As far as I could determine this was because Trotskyites remained wedded to a
fundamentalist and pure socialism that would never sully itself with any of the
compromises that are necessary to change society. They stuck to the god-given Marxist
word of how and when capitalism would collapse and die and no changes in the
existing world could alter the path prescribed by Leon. Is Momentum’s support for
Corbyn a repeat of some of the fruitless efforts of 1968? Will a fundamentalist
left finally split and kill off Labour and democratic socialists? I hope not.
Sarah and Mark may already be dead or simply
incarcerated in a closed anarchist commune (which might be the same thing).
Possibly they joined the 1980 Militants. Perhaps their ghosts fuel the hard
left today, but I doubt it. Unable to work with other socialists, unable to
cohabit with other human beings, they were socially dysfunctional. It seems
that some few of Corbyn’s supporters may be the same.
If I was to take a poll among my friends
about their views on Trident, on war, on benefits, on the NHS, on
nationalisation I probably would find that they were as left-wing as Corbyn and
as idealistic. What I would find, however, is that they would be pragmatic,
realistic team-players with what is most essential for good politics – a sense
of humour and a readiness to talk to and to listen to other points of view.

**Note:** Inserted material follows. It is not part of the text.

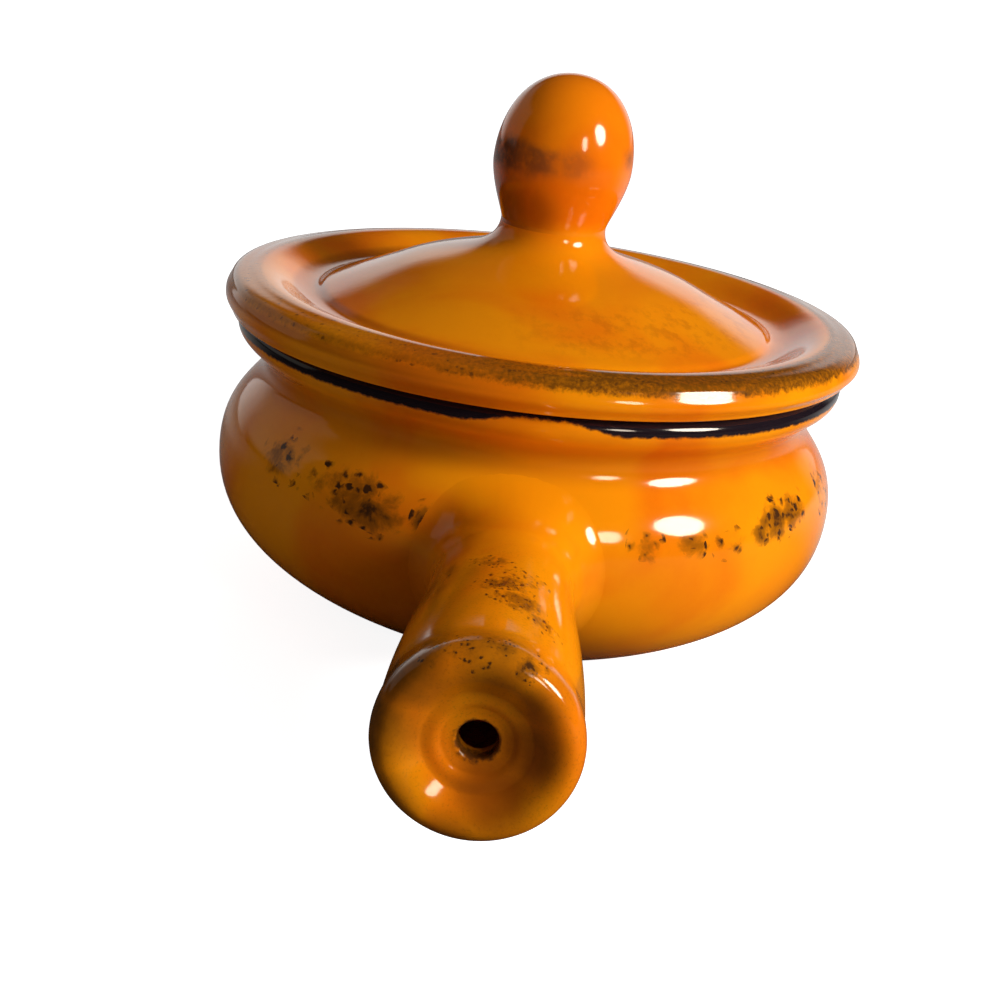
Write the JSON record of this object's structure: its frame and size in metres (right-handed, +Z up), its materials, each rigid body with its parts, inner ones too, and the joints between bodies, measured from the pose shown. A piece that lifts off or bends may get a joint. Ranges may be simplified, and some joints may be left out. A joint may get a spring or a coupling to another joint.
{
  "type": "casserole dish",
  "caption": "Small round-bellied glazed terracotta casserole with a straight hollow side handle and a lift-off lid with a tall rounded knob.",
  "frame": {"origin": "centre of the flat base, on the pot's turning axis", "axes": "+Z up along the pot's turning axis, -Y along the handle from the belly towards the handle's end, +X to the right when the handle points at the viewer"},
  "size_m": [0.16, 0.242, 0.1352],
  "materials": {
    "pot_glaze": "glossy orange glaze over red clay, dark glaze round the lip, bare clay underneath",
    "handle_glaze": "glossy orange glaze with fine dark speckle",
    "lid_glaze": "glossy orange glaze, speckled dark along the rim",
    "knob_glaze": "glossy orange glaze with a smoky dark band"
  },
  "bodies": {
    "pot": {"bowl": "pot_glaze", "handle": "handle_glaze"},
    "cover": {"lid": "lid_glaze", "knob": "knob_glaze"}
  },
  "joints": [
    {"name": "lid_lift", "type": "slide", "parent": "pot", "child": "cover", "axis": [0, 0, 1], "range_m": [0, 0.1]}
  ]
}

Among the Twitter threats and insults heaped on people who do not support
Corbyn are there any signs of a readiness for a debate that can take the left
forward to a poll victory?
Among all this noise and confusion Jeremy
Corbyn shines like the Virgin at her Assumption. I have seen this rapture
before on the faces of the born-again into new life. It doesn’t last. Corbyn seems a
man possessed by the belief that he is leading the very few faithful into a
left-wing heaven. He is extremely naïve and innocent for a socialist. The rest
of us know all about the friability of celebrity status. Cults are made to die
and cult-leaders who fall from grace aren’t absolved. They go eventually but after
causing the disintegration of their cause. They care little for those who they consider to have left the narrow path.